High-performance, interactive system monitor for NVIDIA DGX systems with real-time GPU, CPU, memory, disk, and network monitoring.
dgxtop is a comprehensive system monitoring tool purpose-built for NVIDIA DGX infrastructure. It provides real-time visibility into GPU utilization, VRAM, temperature, power draw, NVLink topology, and system resources — all in an interactive terminal UI. Built in Rust with direct NVML access for maximum performance and reliability.

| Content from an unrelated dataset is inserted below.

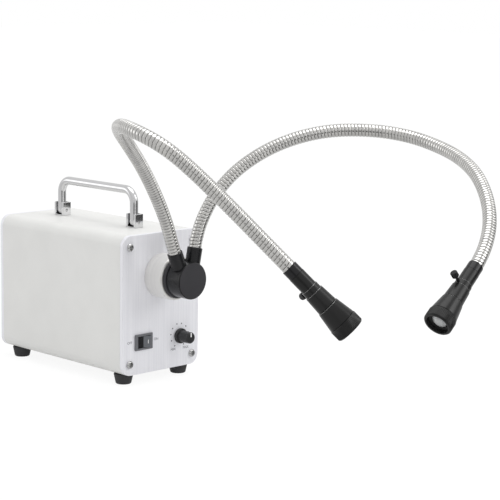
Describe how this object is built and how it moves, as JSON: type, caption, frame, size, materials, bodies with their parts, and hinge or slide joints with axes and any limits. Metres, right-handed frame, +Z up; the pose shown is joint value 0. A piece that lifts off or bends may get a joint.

curl -fsSL https://raw.githubusercontent.com/DennySORA/dgxtop/main/install.sh | bashSee Installation for more options.
- Direct NVML Access — Reads GPU metrics through NVIDIA Management Library, not nvidia-smi subprocess calls. Faster, more reliable, and more detailed.
- DGX-Optimized — Supports multi-GPU monitoring, NVLink topology, ECC error tracking, and PCIe throughput — features critical for DGX A100/H100/B200 and DGX Spark.
- Full System View — CPU per-core utilization, memory (RAM + Swap), disk I/O (IOPS, latency, throughput), and network interfaces in a single dashboard.
- Interactive Process Management — Sort, filter, and kill GPU processes directly from the TUI. See per-process GPU utilization, VRAM usage, and host memory.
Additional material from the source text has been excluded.